As the recruitment industry ‘supposedly’ moves towards a new era of social recruiting, the role of job boards has come into question once again. Andy Headworth penned a blog on this topic this morning, asking whether job boards are trying to kill off social media in order to protect themselves. You can see my comments on this matter, and indeed, Andy’s post, right here; but this is a huge issue, which I thought worth addressing in a post of my own.
Let’s make one thing absolutely crystal clear. Despite the huge advances in social networking, online visibility, personal branding, digital targeting, community building, the recruitment industry remains very firmly entrenched in old practices. Yes, of course there are thought leaders, early adopters and social advocates using these new tools effectively, but an equally large percentage of the industry remains sceptical, unconvinced and ‘afraid of change’.

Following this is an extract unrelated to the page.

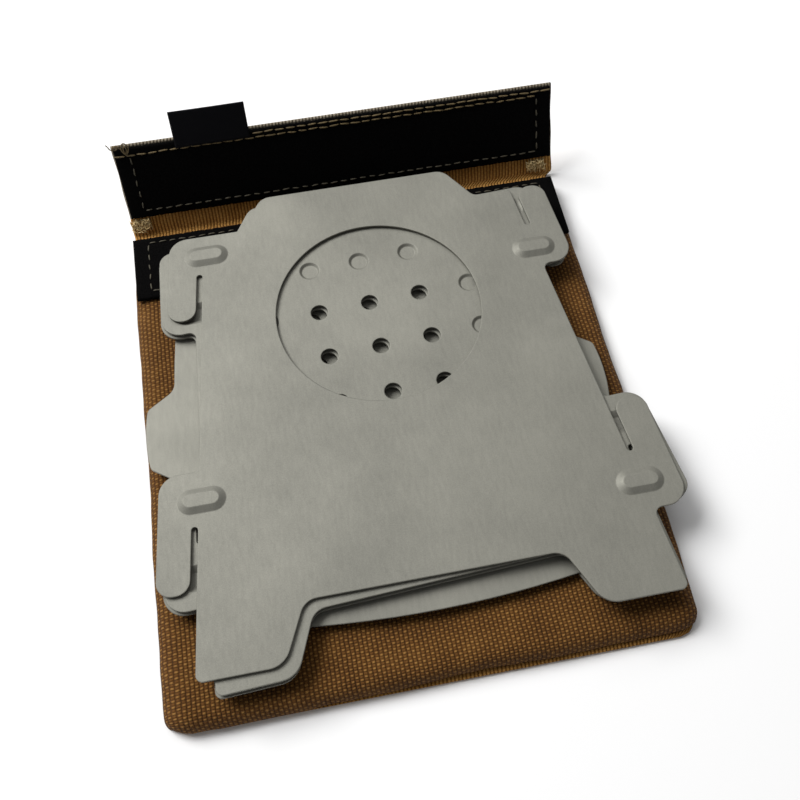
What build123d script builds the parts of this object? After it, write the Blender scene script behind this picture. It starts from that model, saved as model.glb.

The simple truth is that while this continued scepticism and hesitance to embrace exists, job boards are in a perfectly safe position. Far too many recruiters are perfectly content to throw large sums of money at various job boards, all of whom claim that they can deliver x number of applications per month – and too many of us are happy to accept this. Social media could threaten job boards one day if everyone gets behind the platform – but job boards have a much more pressing issue to worry about.
At the Stopgap Group, I have worked with colleagues to create, implement and refine a robust matrix for job boards. As someone who is responsible for spending considerable sums of money on marketing and digital advertising, it’s only right that I know what that investment is delivering. And for many job boards, the results are not good.
Since we implemented this matrix last year, we have halved the number of job boards we do business with and saved a substantial amount of money. After referencing applications from job boards with our database, it transpired that certain job boards had delivered NO placements. And I’m not talking about niche start-up boards or little known ones – one of these was a huge national player who had consistently poured honey in my ear, telling me that they delivered x number of applications per month.
What they didn’t tell me was that none of them were relevant candidates.
So you see, social media and social recruiting could well be a threat to job boards – one day. But until every recruiter measures those job boards and holds them accountable for actually delivering the product they promise to – relevant candidates
– they can literally get away with daylight robbery. And that’s wrong.
To back up these claims, here are some figures from the previous quarter. For obvious reasons, I have excluded to name the boards in question and have also combined 6 job boards, but hopefully the figures will speak for themselves:
|ADS PUBLISHED||APPLICATIONS RECEIVED||RATIO||CONSIDERED RELEVANT FOR BRIEF||PLACEMENTS|
|1,222||4,717||3.86||541 (11%)||4 (0.7% of those considered relevant)|
What would you do if you had access to this type of information? Would you continue to throw money at job boards, or would you start questioning their return on investment? Knowledge really is power, and for us at least, it’s helped us to save money, invest in the right boards and work closer with job boards to deliver us the products we want – the right people.
The digital landscape is ever-changing; an organic phenomenon that is constantly adapting to new environments. There’s no doubt whatsoever that job boards will eventually face competition from social media and social recruiting. But for now, I honestly believe that job boards have more pressing concerns – namely, those who pay their fees are starting to wake up and hold them accountable.